Ricordo quando ero bambina e si giocava nel piazzale sotto casa, ricordo le sere d’estate. Il gioco che ci piaceva di più era quello di “correrci dietro” o “alto e basso”, come lo chiamavamo. Uno “era sotto” e gli toccava inseguire gli altri che cercavano di sfuggirgli, per trovare riparo su scalini, muretti o marciapiedi.

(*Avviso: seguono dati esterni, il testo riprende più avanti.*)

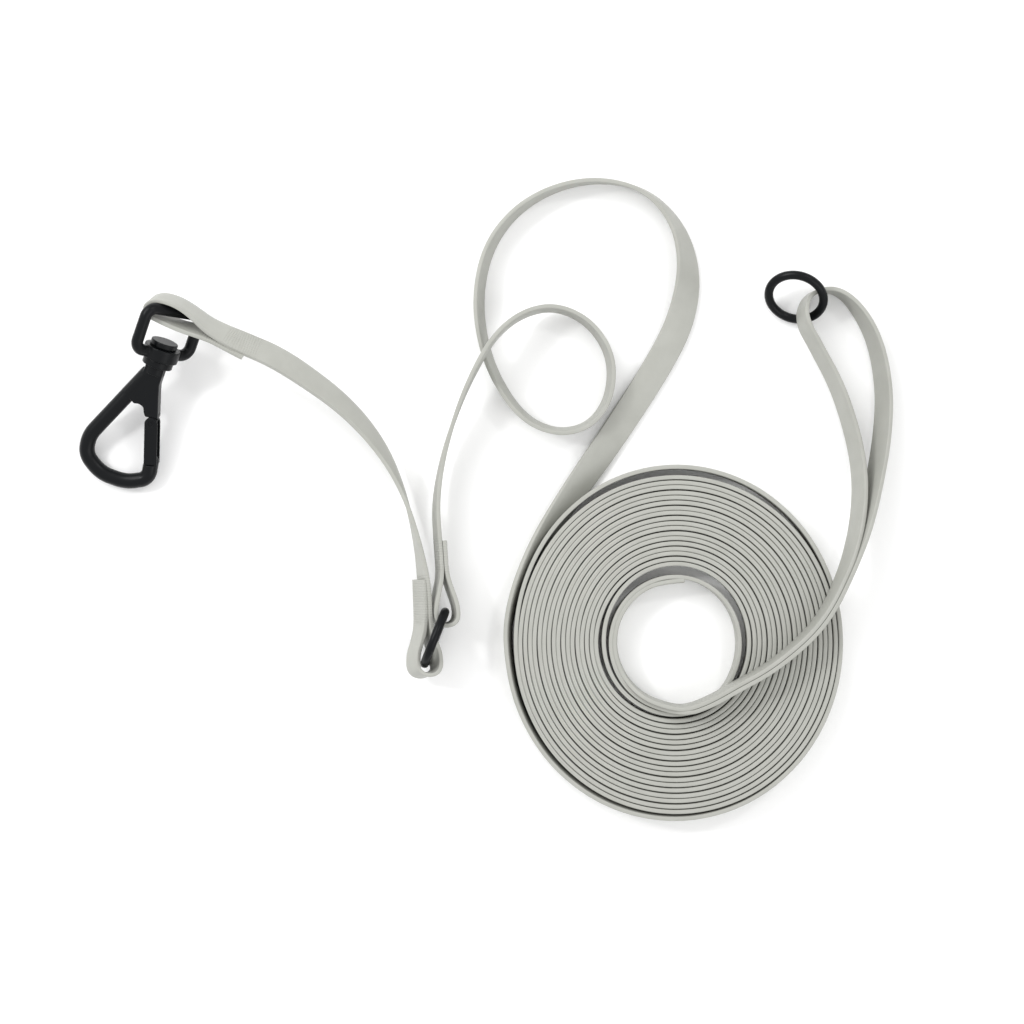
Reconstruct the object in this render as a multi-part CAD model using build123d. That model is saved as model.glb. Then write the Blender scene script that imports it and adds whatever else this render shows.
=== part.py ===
"""Training leash: a 10 m line of flat coated webbing, coiled on its edge.

The line ends in a handle loop with a loose ring on it. At the other end a
connector ring joins it to a short coupler strap, which holds a swivel snap
hook. Everything lies on the ground, z = 0. Lengths are in millimetres.
The origin is at the middle of the whole leash's box, on the ground.
"""
from build123d import *
import math
import os

# Webbing
STRAP_WIDTH = 16.0
STRAP_THICKNESS = 2.5
LAYER_GAP = 0.3             # air between a strap and what it lies on or passes
SEAM_OVERLAP = 1.0          # how far one stretch of a strap runs into the next

# Plain round rings
RING_WIRE = 5.0
RING_RADIUS = 15.5          # to the middle of the wire

# Folds of the straps round a ring or the eye's bar
FOLD_LENGTH = 17.0          # from the wire to where the two layers meet
RING_SLACK = 2.0            # room between a ring's wire and the strap round it
LINE_SET_BACK = 1.3         # each fold's round end is moved to clear the curving wire:
COUPLER_SET_BACK = -1.1     # away from the line's lap, and towards the coupler's
LINE_LAP = 22.0             # doubled stretches, welded
COUPLER_LAP = 30.0
EYE_LAP = 26.0

# Coil of line, standing on its edge
COIL_CENTRE = (106.3, -80.1)
COIL_RADIUS_X = 94.9
COIL_RADIUS_Y = 100.2
HOLE_CENTRE = (105.0, -78.7)
HOLE_RADIUS_X = 36.7
HOLE_RADIUS_Y = 41.8

# Connector ring, standing on its edge between the line and the coupler
CONNECTOR_CENTRE = (-27.6, -77.1)
CONNECTOR_ANGLE = 68.5      # direction of the ring's flat in plan, from +X
LINE_FOLD_ANGLE = 94.0      # direction in which the line leaves the ring
COUPLER_FOLD_ANGLE = 92.0   # direction in which the coupler leaves the ring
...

A chi veniva agguantato toccava poi inseguire gli altri. Mi ricordo il piacere che si provava quando, inseguiti dal compagno di giochi, si riusciva a raggiungere l’agognato rialzo urbano. Ricordo l’ansia, mista ad eccitazione, quando ci si sentiva ormai braccati, sicuri di essere agguantati e invece il pericolo stimolava l’ingegno e l’urgenza di ricercare soluzioni ci rendeva attenti, ricettivi a cogliere ogni opportunità esistente per alzarci di livello, di quota. E quando in extremis, a grandi falcate, raggiungevamo l’ambito rifugio con immenso, enorme piacere urlavamo “Casa!”.
È in quell’urlo che sta ancora oggi il mio concetto di casa. Casa è rifugio, è protezione, è un rassicurante limitare dello spazio di vita. La casa definisce il limes fondamentale delle nostre esistenze.
Fino all’età di 10 anni sono cresciuta nella provincia veneta, tra Vicenza e Padova, da quelle parti quando si raggiungeva l’agognato rialzo, quando l’ingegno ci faceva cogliere l’esistenza di un gradino raggiungibile con un balzo e che diveniva la nostra salvezza, la gioia che ne derivava scatenava un urlo catartico: “Ciche, ciache casa mia”. E con la mano mimavamo in contemporanea il movimento che fa il polso con il pollice e l'indice per fingere di stringere tra le dita una chiave, che chiudeva una porta del tutto inesistente.
Eppure, quella porta e quella serratura per noi c’erano e ci proteggevano davvero. Erano i primi esercizi di solitudine in uno spazio domestico. Era la gioia di dirsi se stessi e di imparare a dirlo in uno spazio forte del suo essere idea, il piacere di dirsi a casa.
Quella gioia preclusa a molti vagabondi, "senzatetto" appunto, distesi sui marciapiedi delle grandi città, su giacigli di fortuna, come ai profughi fuggiti dalla fame, dalle carestie e dalle guerre. La casa sempre e da sempre sognata e agogntata, perché ogni donna e ogni uomo dovrebbe nascere con un diritto, quello di poter urlare “ciche ciache casa mia”.
Un tema, un romanzo...
Jean-Claude Izzo, Il sole dei morenti, e/o
Nel romanzo di Jean-Claude Izzo, la storia di un uomo con una vita come tante, che diviene un barbone, un alcolista che vive esposto al freddo e alla solitudine dei non luoghi dei senzatetto a Parigi. La storia del suo tentativo di salvezza e raggiungere Marsiglia, il sole, il mare la città carica di ricordi d'amore.
L'uomo, il vagabondo e i suoi sogni, necessari per salvare la sua umanità.